Earlier this month, the Department of Energy announced $155 million worth of grants to clean energy projects — specifically targeted to CHP, waste heat recovery, and district energy. This was done as a part of the American Recovery and Reinvestment Act of 2009 (ARRA), and therefore had a very specific focus not just on clean energy, but also on so-called “shovel-ready” projects that would quickly stimulate further private sector investment and job creation. According to the DOE press release, those $155 million federal dollars will bring forth an additional $634 million of private capital and save 14 trillion Btus to boot.

All good.

But there’s an even better backstory. The $155 million of awards was selected from $9 billion of qualifying projects. (Applications were even higher.) The $155 million limit wasn’t imposed by the size of the opportunity to reduce energy and create jobs, but simply by the size of the program. 

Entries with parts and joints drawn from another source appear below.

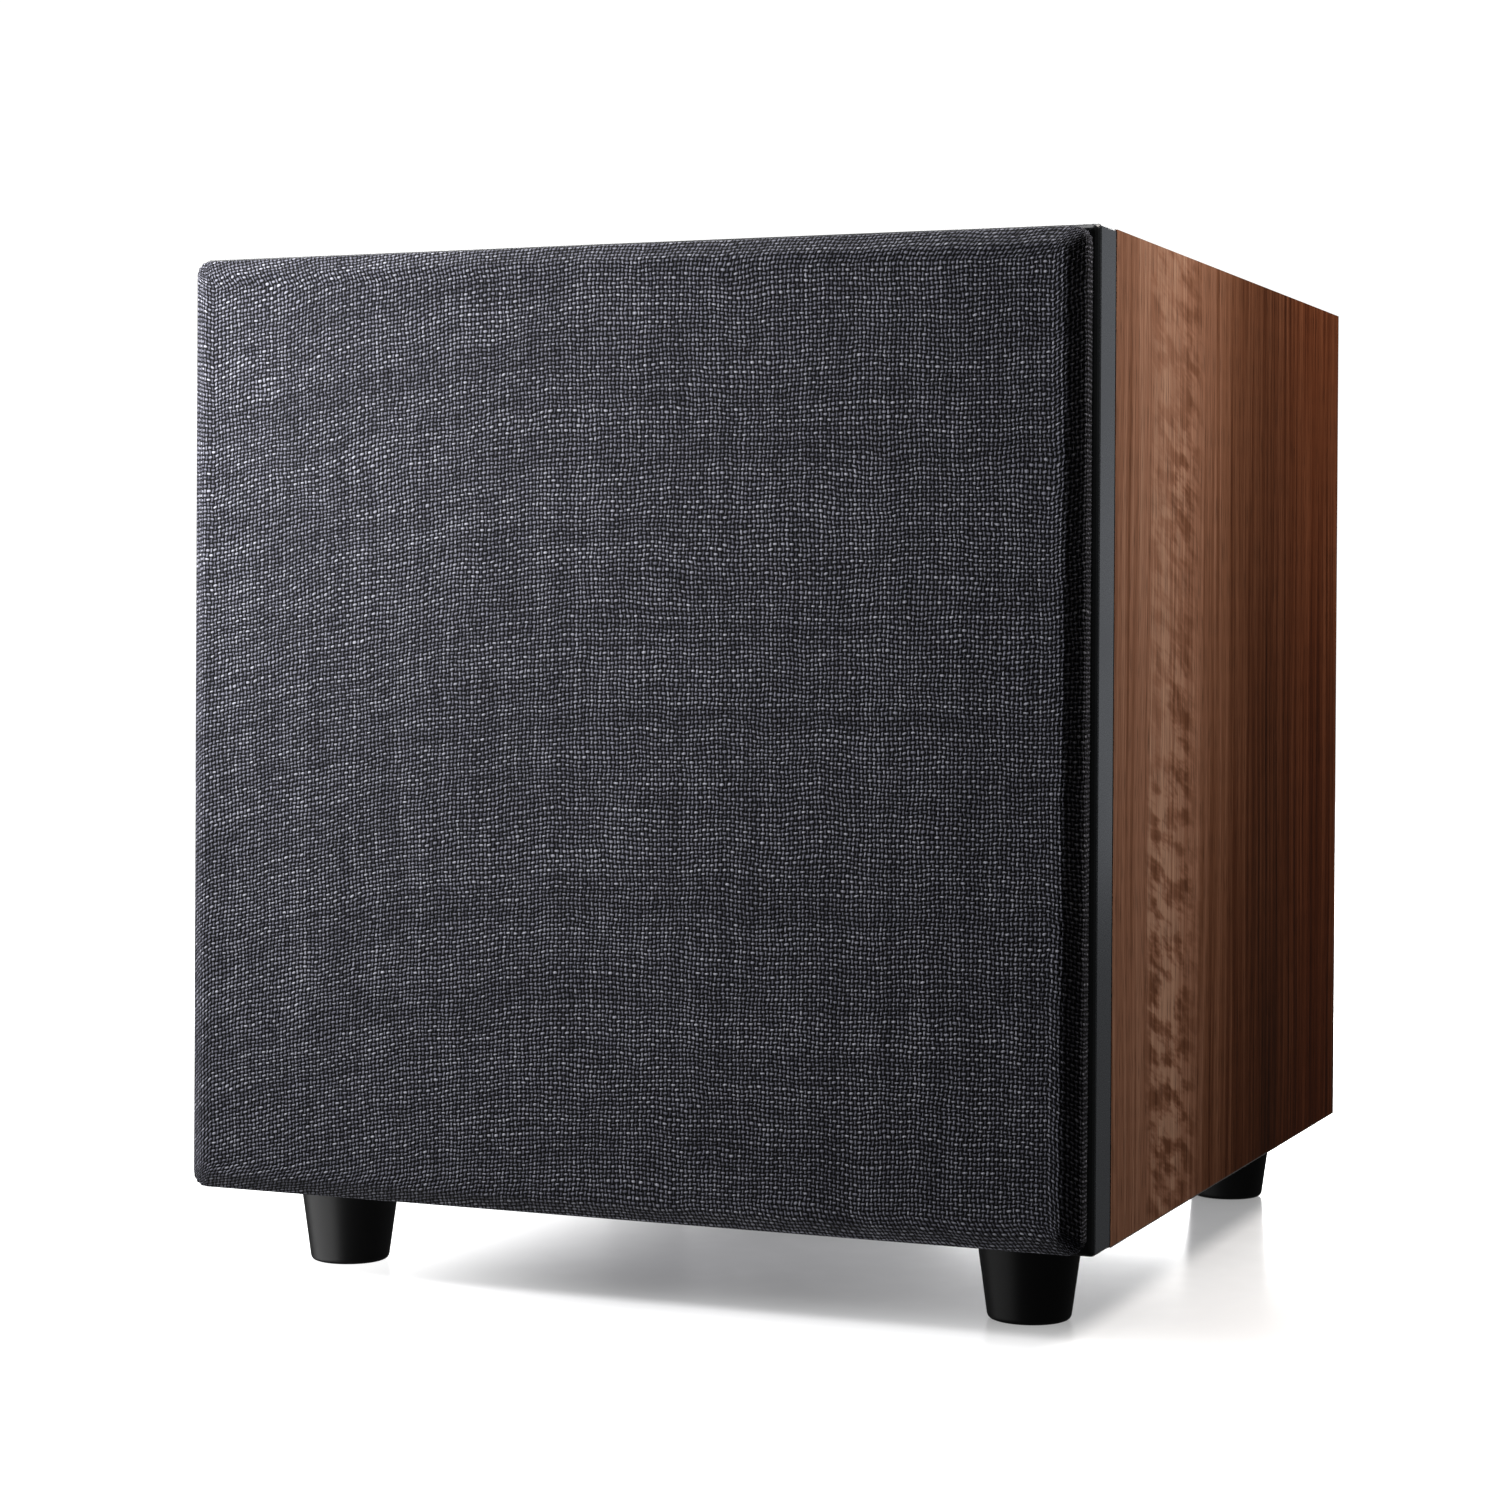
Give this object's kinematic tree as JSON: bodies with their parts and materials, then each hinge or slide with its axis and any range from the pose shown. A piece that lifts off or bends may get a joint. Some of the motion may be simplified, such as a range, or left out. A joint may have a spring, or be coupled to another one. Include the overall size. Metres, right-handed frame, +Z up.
{
  "type": "subwoofer",
  "caption": "Powered subwoofer: near-cubic walnut cabinet, black front baffle, pull-off cloth grille, down-firing port, rear plate amplifier and tapered rubber feet.",
  "frame": {"origin": "on the floor under the middle of the overall length and width", "axes": "+Z up, the grille faces -Y, the amplifier plate faces +Y"},
  "size_m": [0.33, 0.3782, 0.3605],
  "materials": {
    "walnut_veneer": "satin lacquered walnut veneer on MDF",
    "mdf": "raw board",
    "satin_black": "satin black lacquer on MDF",
    "black_plastic": "fine matte",
    "rubber": "satin",
    "grille_cloth": "coarse plain weave, charcoal and navy melange",
    "plated_steel": "zinc plated",
    "coated_steel": "fine textured powder coat",
    "black_screw": "black oxide",
    "cone_paper": "pressed pulp, black",
    "dust_cap": "coated pulp, black",
    "former_foil": "rolled foil",
    "copper_wire": "enamelled copper winding",
    "spider_cloth": "resin-dipped cloth",
    "ferrite": "sintered",
    "port_plastic": "satin moulded",
    "wadding": "loose polyester fibre",
    "gasket_foam": "closed-cell foam",
    "circuit_board": "solder mask",
    "transformer_tape": "polyester tape over copper",
    "capacitor_sleeve": "shrink sleeve",
    "status_lens": "tinted lens",
    "jack_white": "white ring",
    "jack_red": "red ring",
    "wire_jacket": "flexible jacket"
  },
  "bodies": {
    "cabinet": {"cabinet_side_left": "walnut_veneer", "cabinet_side_right": "walnut_veneer", "cabinet_top": "walnut_veneer", "cabinet_bottom": "walnut_veneer", "cabinet_back": "mdf", "window_brace": "mdf", "front_baffle": "satin_black", "foot_front_left": "rubber", "foot_front_right": "rubber", "foot_rear_left": "rubber", "foot_rear_right": "rubber", "woofer_gasket": "rubber", "woofer_surround": "rubber", "grille_cup_top_left": "black_plastic", "grille_cup_top_right": "black_plastic", "grille_cup_bottom_left": "black_plastic", "grille_cup_bottom_right": "black_plastic", "woofer_basket": "coated_steel", "woofer_spider": "spider_cloth", "magnet_top_plate": "plated_steel", "magnet_ring": "ferrite", "magnet_yoke": "plated_steel", "woofer_terminal": "black_plastic", "port_flare_outer": "port_plastic", "port_tube": "port_plastic", "port_flare_inner": "port_plastic", "acoustic_wadding": "wadding", "amplifier_plate": "coated_steel", "amplifier_gasket": "gasket_foam", "amplifier_housing": "coated_steel", "circuit_board": "circuit_board", "transformer": "transformer_tape", "reservoir_capacitor": "capacitor_sleeve", "status_light": "status_lens", "mains_inlet": "black_plastic", "input_jack_left": "jack_white", "input_jack_right": "jack_red", "speaker_wire": "wire_jacket", "woofer_screw_1": "black_screw", "woofer_screw_2": "black_screw", "woofer_screw_3": "black_screw", "woofer_screw_4": "black_screw", "woofer_screw_5": "black_screw", "woofer_screw_6": "black_screw", "woofer_screw_7": "black_screw", "woofer_screw_8": "black_screw"},
    "grille": {"grille_frame": "black_plastic", "grille_cloth": "grille_cloth"},
    "cone": {"woofer_cone": "cone_paper", "woofer_dust_cap": "dust_cap", "voice_coil_former": "former_foil", "voice_coil_winding": "copper_wire"},
    "volume_control": {"volume_knob": "black_plastic", "volume_shaft": "plated_steel"},
    "crossover_control": {"crossover_knob": "black_plastic", "crossover_shaft": "plated_steel"},
    "phase_switch": {"phase_lever": "black_plastic"},
    "power_switch": {"power_lever": "black_plastic"},
    "rocker": {"mains_rocker": "black_plastic"},
    "drawer": {"fuse_drawer": "black_plastic"}
  },
  "joints": [
    {"name": "grille_pull", "type": "slide", "parent": "cabinet", "child": "grille", "axis": [0, -1, 0], "range_m": [0, 0.06]},
    {"name": "cone_excursion", "type": "slide", "parent": "cabinet", "child": "cone", "axis": [0, -1, 0], "range_m": [-0.008, 0.008], "stiffness_N_per_m": 1800, "deforming": ["woofer_surround", "woofer_spider"]},
    {"name": "volume_turn", "type": "hinge", "parent": "cabinet", "child": "volume_control", "pos_m": [0.05, 0.17485, 0.2775], "axis": [0, -1, 0], "range_deg": [-150, 150]},
    {"name": "crossover_turn", "type": "hinge", "parent": "cabinet", "child": "crossover_control", "pos_m": [-0.05, 0.17485, 0.2775], "axis": [0, -1, 0], "range_deg": [-150, 150]},
    {"name": "phase_slide", "type": "slide", "parent": "cabinet", "child": "phase_switch", "axis": [1, 0, 0], "range_m": [0, 0.004]},
    {"name": "power_slide", "type": "slide", "parent": "cabinet", "child": "power_switch", "axis": [1, 0, 0], "range_m": [-0.0035, 0.0035]},
    {"name": "rocker_tilt", "type": "hinge", "parent": "cabinet", "child": "rocker", "pos_m": [0, 0.17495, 0.134], "axis": [0, 0, 1], "range_deg": [0, 14]},
    {"name": "fuse_drawer_pull", "type": "slide", "parent": "cabinet", "child": "drawer", "axis": [0, 1, 0], "range_m": [0, 0.02]}
  ]
}
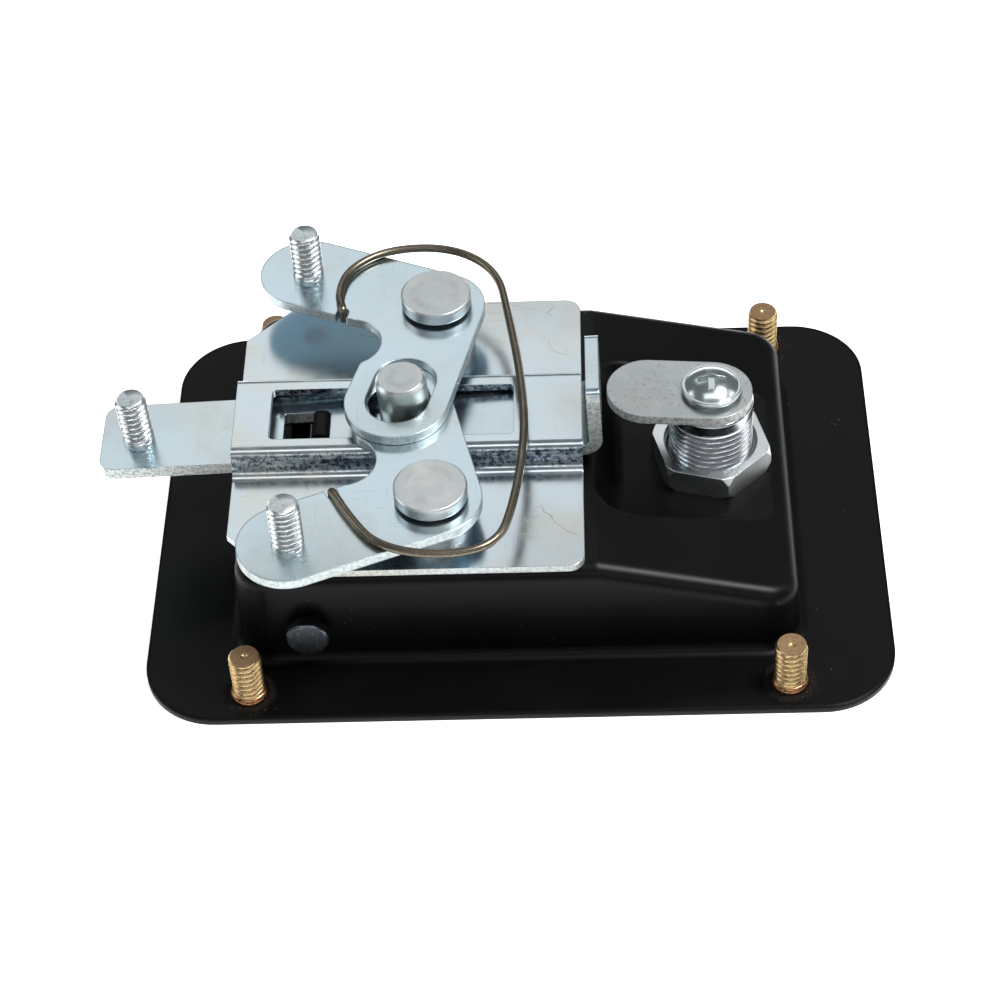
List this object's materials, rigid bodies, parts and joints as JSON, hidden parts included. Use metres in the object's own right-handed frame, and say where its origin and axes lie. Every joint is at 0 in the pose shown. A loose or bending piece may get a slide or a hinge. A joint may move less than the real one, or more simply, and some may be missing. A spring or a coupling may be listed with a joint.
{
  "type": "three_point_paddle_latch",
  "caption": "Flush three-point paddle latch for a cabinet or vehicle door, rear side: black pan, zinc slide bar, two bell-crank levers with rod studs, bow spring and key lock",
  "frame": {"origin": "centre of the four weld studs, on the rear face of the pan's flange", "axes": "+Z towards the rear of the door, out of the flange's rear face along the weld studs; +X along the slide bar towards the key lock; +Y up the door, from the lower lever to the upper lever"},
  "size_m": [0.1491, 0.103, 0.044],
  "materials": {
    "black_powder_coat": "satin powder coat on pressed steel",
    "zinc_plate": "clear passivated zinc plate",
    "zinc_passivated": "zinc plate with a yellowish passivate, threaded",
    "spring_steel": "dull drawn wire",
    "plain_steel": "dark scuffed steel",
    "chromed_zamak": "bright plated die casting",
    "brass": "satin"
  },
  "bodies": {
    "housing": {"pan": "black_powder_coat", "mounting_studs": "zinc_passivated", "guide_plate": "zinc_plate", "upper_pivot_spacer": "zinc_plate", "upper_pivot_rivet": "zinc_plate", "lower_pivot_spacer": "zinc_plate", "lower_pivot_rivet": "zinc_plate", "wire_spring": "spring_steel", "paddle_pin": "plain_steel", "lock_barrel": "chromed_zamak", "lock_nut": "zinc_plate"},
    "paddle": {"paddle": "black_powder_coat", "paddle_tongue": "zinc_plate"},
    "slide": {"slide_bar": "zinc_plate", "drive_pin": "zinc_plate", "slide_rod_stud": "zinc_passivated"},
    "upper_lever": {"upper_lever": "zinc_plate", "upper_rod_stud": "zinc_passivated"},
    "lower_lever": {"lower_lever": "zinc_plate", "lower_rod_stud": "zinc_passivated"},
    "lock_rotor": {"lock_plug": "chromed_zamak", "wafer_tumblers": "brass", "lock_cam": "zinc_plate", "cam_washer": "zinc_plate", "cam_screw": "zinc_plate"}
  },
  "joints": [
    {"name": "paddle_hinge", "type": "hinge", "parent": "housing", "child": "paddle", "pos_m": [-0.0388, 0, 0.0084], "axis": [0, 1, 0], "range_deg": [0, 22], "stiffness_Nm_per_rad": 1.5, "springref_deg": -20.05, "deforming": ["wire_spring"]},
    {"name": "slide_travel", "type": "slide", "parent": "housing", "child": "slide", "axis": [0.9992, 0, 0.0388], "range_m": [0, 0.0062], "deforming": ["wire_spring"]},
    {"name": "upper_lever_turn", "type": "hinge", "parent": "housing", "child": "upper_lever", "pos_m": [-0.015, 0.025, 0.0313], "axis": [0, 0, 1], "range_deg": [0, 14], "deforming": ["wire_spring"]},
    {"name": "lower_lever_turn", "type": "hinge", "parent": "housing", "child": "lower_lever", "pos_m": [-0.015, -0.025, 0.0292], "axis": [0, 0, 1], "range_deg": [-14, 0], "deforming": ["wire_spring"]},
    {"name": "lock_turn", "type": "hinge", "parent": "housing", "child": "lock_rotor", "pos_m": [0.0372, 0, 0.02], "axis": [0, 0, 1], "range_deg": [-90, 0]}
  ],
  "couplings": [
    {"joint": "slide_travel", "follows": "paddle_hinge", "m_per_rad": 0.016146},
    {"joint": "upper_lever_turn", "follows": "paddle_hinge", "ratio": 0.63636},
    {"joint": "lower_lever_turn", "follows": "paddle_hinge", "ratio": -0.63636},
    {"joint": "lock_turn", "follows": "paddle_hinge", "ratio": -4.0909}
  ]
}
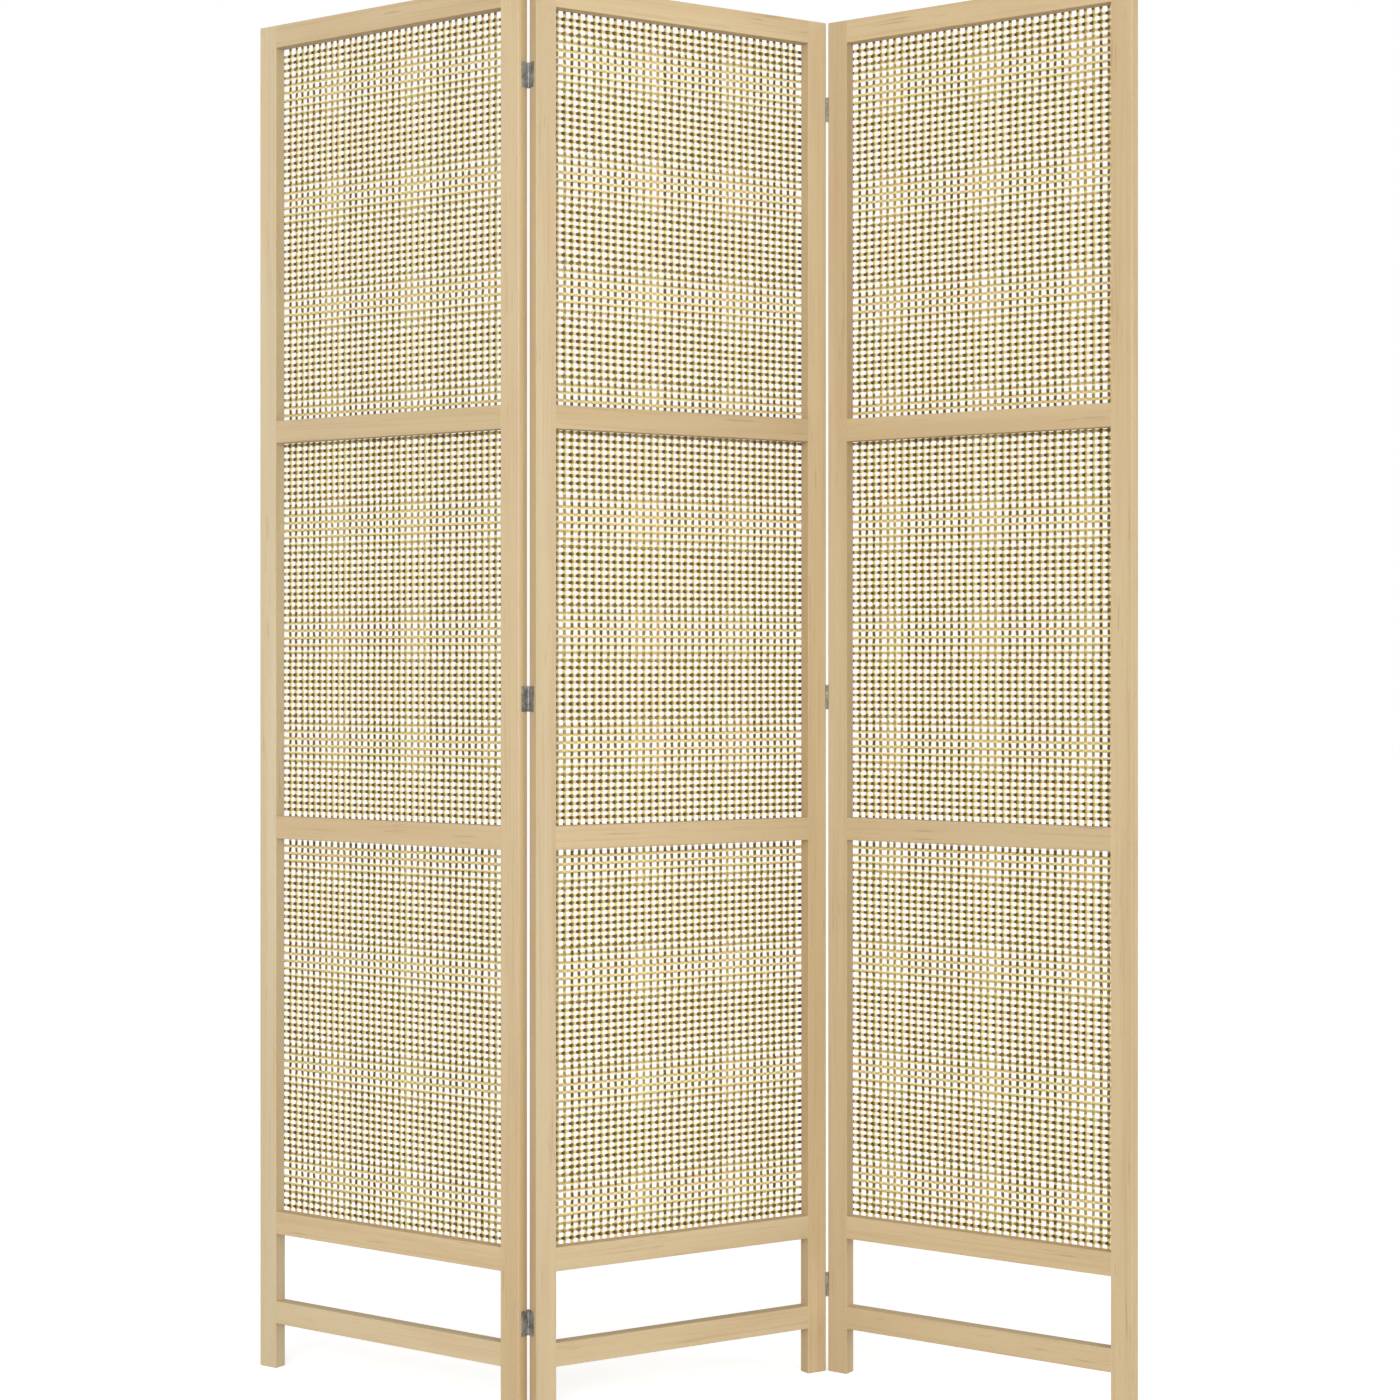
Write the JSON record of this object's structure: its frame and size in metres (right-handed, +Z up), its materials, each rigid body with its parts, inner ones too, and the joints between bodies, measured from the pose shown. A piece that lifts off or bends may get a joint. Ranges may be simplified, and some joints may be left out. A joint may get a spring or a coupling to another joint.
{
  "type": "folding screen",
  "caption": "Freestanding room divider of hinged wooden frames filled with open square rattan weave, folding flat or standing in a zig-zag.",
  "frame": {"origin": "middle of the footprint on the floor, below the centre of the middle panel", "axes": "X along the screen from the left panel to the right panel, -Y towards the side that the ridge hinge points at (the viewer), +Z up"},
  "size_m": [1.1416, 0.255, 1.8],
  "materials": {
    "stile_wood": "pale natural wood, straight grain upright, matt lacquer",
    "rail_wood": "pale natural wood, straight grain along the rail, matt lacquer",
    "dowel_wood": "plain turned beech",
    "rattan": "natural rattan strands in an open square weave, pale straw with darker segments",
    "reed_spline": "plain rattan reed",
    "hinge_steel": "aged grey pressed steel",
    "pin_steel": "plain steel wire",
    "screw_steel": "zinc plated steel"
  },
  "bodies": {
    "panel_middle": {"middle_panel_left_stile": "stile_wood", "middle_panel_right_stile": "stile_wood", "middle_panel_top_rail": "rail_wood", "middle_panel_upper_middle_rail": "rail_wood", "middle_panel_lower_middle_rail": "rail_wood", "middle_panel_bottom_rail": "rail_wood", "middle_panel_leg_stretcher": "rail_wood", "middle_panel_upper_webbing": "rattan", "middle_panel_middle_webbing": "rattan", "middle_panel_lower_webbing": "rattan", "middle_panel_upper_spline": "reed_spline", "middle_panel_middle_spline": "reed_spline", "middle_panel_lower_spline": "reed_spline", "middle_panel_dowels": "dowel_wood", "ridge_hinge_right_leaves": "hinge_steel", "ridge_hinge_right_screws": "screw_steel", "valley_hinge_left_leaves": "hinge_steel", "valley_hinge_pins": "pin_steel", "valley_hinge_left_screws": "screw_steel"},
    "panel_left": {"left_panel_left_stile": "stile_wood", "left_panel_right_stile": "stile_wood", "left_panel_top_rail": "rail_wood", "left_panel_upper_middle_rail": "rail_wood", "left_panel_lower_middle_rail": "rail_wood", "left_panel_bottom_rail": "rail_wood", "left_panel_leg_stretcher": "rail_wood", "left_panel_upper_webbing": "rattan", "left_panel_middle_webbing": "rattan", "left_panel_lower_webbing": "rattan", "left_panel_upper_spline": "reed_spline", "left_panel_middle_spline": "reed_spline", "left_panel_lower_spline": "reed_spline", "left_panel_dowels": "dowel_wood", "ridge_hinge_left_leaves": "hinge_steel", "ridge_hinge_pins": "pin_steel", "ridge_hinge_left_screws": "screw_steel"},
    "panel_right": {"right_panel_left_stile": "stile_wood", "right_panel_right_stile": "stile_wood", "right_panel_top_rail": "rail_wood", "right_panel_upper_middle_rail": "rail_wood", "right_panel_lower_middle_rail": "rail_wood", "right_panel_bottom_rail": "rail_wood", "right_panel_leg_stretcher": "rail_wood", "right_panel_upper_webbing": "rattan", "right_panel_middle_webbing": "rattan", "right_panel_lower_webbing": "rattan", "right_panel_upper_spline": "reed_spline", "right_panel_middle_spline": "reed_spline", "right_panel_lower_spline": "reed_spline", "right_panel_dowels": "dowel_wood", "valley_hinge_right_leaves": "hinge_steel", "valley_hinge_right_screws": "screw_steel"}
  },
  "joints": [
    {"name": "ridge_hinge", "type": "hinge", "parent": "panel_middle", "child": "panel_left", "pos_m": [-0.19081, -0.11245, 0.9], "axis": [0, 0, 1], "range_deg": [-113.8, 66.2]},
    {"name": "valley_hinge", "type": "hinge", "parent": "panel_middle", "child": "panel_right", "pos_m": [0.19081, 0.11245, 0.9], "axis": [0, 0, 1], "range_deg": [-113.8, 66.2]}
  ]
}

Budgets are limited, and it’s to DOE/ARRA’s great credit that they got this $155 million deployed. But there is a larger lesson here for clean energy broadly. It is a massive opportunity to create jobs, lower energy use, and turn the economy around. Those projects didn’t go away by virtue of not getting funding — but they didn’t get built either. Meanwhile, we haven’t exactly solved our energy, environmental, or economic dilemmas yet. There’s an opportunity there.